Let X, n, e and x be given.

Assume HnO: n ∈ ω.

Assume HxX: x ∈ X.

Assume HtermR: ∀k : set, k ∈ n → apply_fun (apply_fun e k) x ∈ R.

Assume HsumR: nat_primrec 0 (λk acc : set ⇒ add_SNo acc (apply_fun (apply_fun e k) x)) n ∈ R.

Assume Hpos: Rlt 0 (nat_primrec 0 (λk acc : set ⇒ add_SNo acc (apply_fun (apply_fun e k) x)) n).

Set s to be the term nat_primrec 0 (λk acc : set ⇒ add_SNo acc (apply_fun (apply_fun e k) x)) n.

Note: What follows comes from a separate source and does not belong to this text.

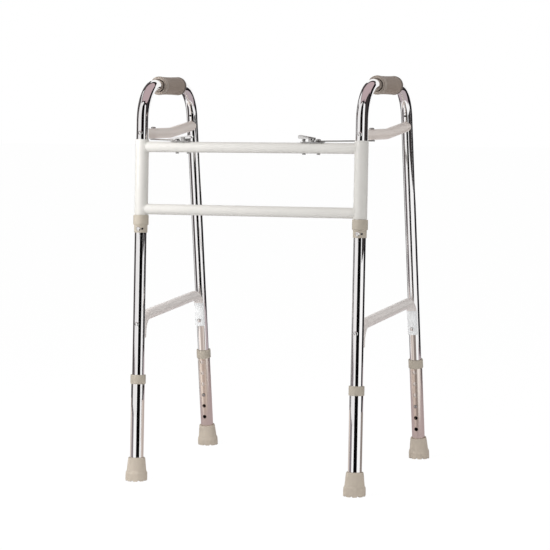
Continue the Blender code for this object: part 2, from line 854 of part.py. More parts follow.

Set invs to be the term recip_SNo_pos s.

We prove the intermediate claim HsS: SNo s.

An exact proof term for the current goal is (real_SNo s HsumR).

We prove the intermediate claim H0ltsS: 0 < s.

An exact proof term for the current goal is (RltE_lt 0 s Hpos).

We prove the intermediate claim HinvsR: invs ∈ R.

An exact proof term for the current goal is (real_recip_SNo_pos s HsumR H0ltsS).

We prove the intermediate claim HmulEq: mul_SNo s invs = nat_primrec 0 (λk acc : set ⇒ add_SNo acc (mul_SNo (apply_fun (apply_fun e k) x) invs)) n.

An exact proof term for the current goal is (nat_primrec_add_mul_const_right X n e x invs HnO HxX HtermR HinvsR).

We prove the intermediate claim HinvR: mul_SNo s invs = 1.

An exact proof term for the current goal is (recip_SNo_pos_invR s HsS H0ltsS).

rewrite the current goal using HmulEq (from right to left).

An exact proof term for the current goal is HinvR.

∎